Characterization and performance of melamine enhanced urea formaldehyde resin for bonding southern pine particleboard

摘要

Urea-formaldehyde resins modified by melamine were synthesized by four catalysts (H2SO4, HCl, H3PO4, and NaOH/NH4OH) with a F/U/M molar ratio of 1.38/1/0.074. Resin structure and thermal behavior were studied by 13C-NMR and DSC techniques. For H2SO4, HCl, and H3PO4 catalysts, resins were prepared by two stage pH adjustment: the first pH stage was set at 1.25 (H3PO4 pH 1.60) and second pH stage was set at 5.0. For the NaOH/NH4OH catalyst, the resin was set at pH 5.0 from the start. Of the four catalysts, HCl catalyzed resins, with the highest free urea and lowest free formaldehyde, consistently yielded the lowest formaldehyde emission; NaOH/NH4OH catalyst resulted in the best IB strength tested at dry conditions and also after 24 h cold water soak and the lowest water absorption and thickness swell.

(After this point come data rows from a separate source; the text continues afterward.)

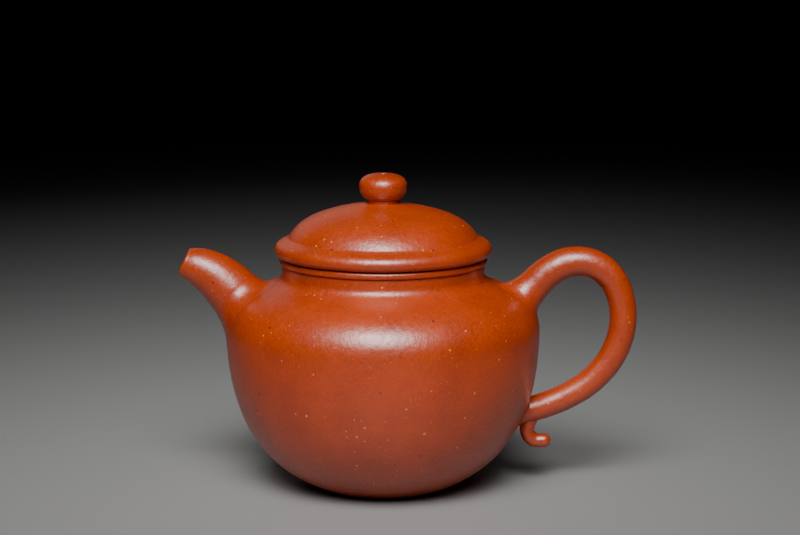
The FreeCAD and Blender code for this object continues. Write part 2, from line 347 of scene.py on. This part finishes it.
def skirtOnto(shell, tree, ring, centre, heading, look):
    # lets a tube's end flare out until it lies on the surface that it grows from
    paths = []
    for vert in ring:
        outward = (vert.co - centre).normalized()
        hit, normal = landOn(tree, vert.co, heading)
        away = (outward - normal * outward.dot(normal)).normalized()
        upper = (outward.z + 1) / 2
        reach = look["reachBelow"] + (look["reachAbove"] - look["reachBelow"]) * upper
        foot, footNormal, index, distance = tree.find_nearest(hit + away * reach)
        lead = foot - hit
        lead = (lead - footNormal * lead.dot(footNormal)).normalized()
        drop = (hit - vert.co).length
        paths.append(interpolate_bezier(
            vert.co, vert.co + heading * (drop * look["tubePull"]),
            foot - lead * (reach * look["footPull"]), foot - footNormal * look["sink"], look["rings"]))
    for step in range(1, look["rings"]):
        ring = pullRing(shell, ring, [path[step] for path in paths])
    return ring


# Pot body

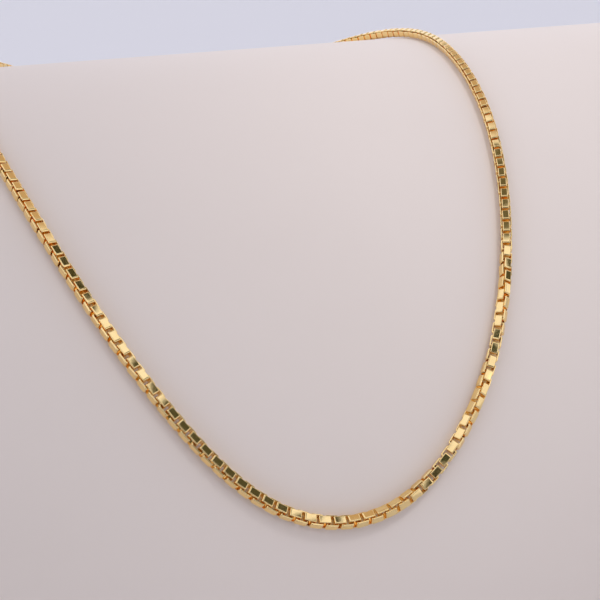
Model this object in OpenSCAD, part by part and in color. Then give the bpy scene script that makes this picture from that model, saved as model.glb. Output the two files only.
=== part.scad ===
// Box chain necklace lying over a plain rounded display.
// The chain is made of square links. Each is bent from a flat strip and turned a
// quarter against the next one, so that its end walls pass through its
// neighbours. The loop lies on the rounded top of the display, hangs down the
// front as a narrow U and closes behind it at a plain clasp.
// X runs across the display, -Y is its front and Z = 0 is its flat base.

/* [Display] */
// Radius of the rounded top, and so the height of the display
display_r = 90; // [80:1:120]
// Width of the display
display_w = 210; // [150:5:260]
// Rounding of the two curved rims
rim_r = 6; // [2:0.5:12]

/* [Chain] */
// Height and width of the chain across its flat faces
chain_h = 1.7; // [1.6:0.05:2.1]
// Outside length of one link
link_l = 1.8; // [1.7:0.01:2.1]
// Thickness of the strip that a link is bent from
strip_t = 0.2; // [0.15:0.01:0.22]
// Chamfer where the strip is bent
bend_c = 0.2; // [0.1:0.01:0.24]
// Free play between two links along the chain
end_gap = 0.33; // [0.2:0.01:0.4]
// Free play beside each edge of the strip, inside the next link
side_gap = 0.18; // [0.16:0.01:0.25]
// Number of open links in the front of the loop
front_links = 241; // [121:2:245]
// Gap between the chain and the display, and between two pieces that meet
seat_gap = 0.15; // [0.1:0.05:0.3]

/* [Clasp] */
// Length of the body of the clasp
clasp_l = 9; // [7:0.5:14]
// Width of the clasp
clasp_w = 3.6; // [3:0.1:5]
// Thickness of the clasp
clasp_t = 1.6; // [1.2:0.1:2.4]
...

The resins catalyzed with H3PO 4 had the highest free formaldehyde and no free urea yielding the highest formaldehyde emission. Each DSC thermogram was proceeded by a weak exothermic peak and followed by an obvious endothermic peak. The exothermic peak temperatures were 125.0, 131.1, 111.4, and 125.2°C, and endothermic peak temperatures were 135.8, 147.6, 118.9, and 138.4°C, respectively, for H 2SO4, HCl, H3PO4, and NaOH/NH 4OH catalysts. The close proximity of the peak temperatures of the exothermic and endothermic reactions strongly suggests that there is potential interference of heat flow between the exothermic and endothermic reactions which may impact resin curing.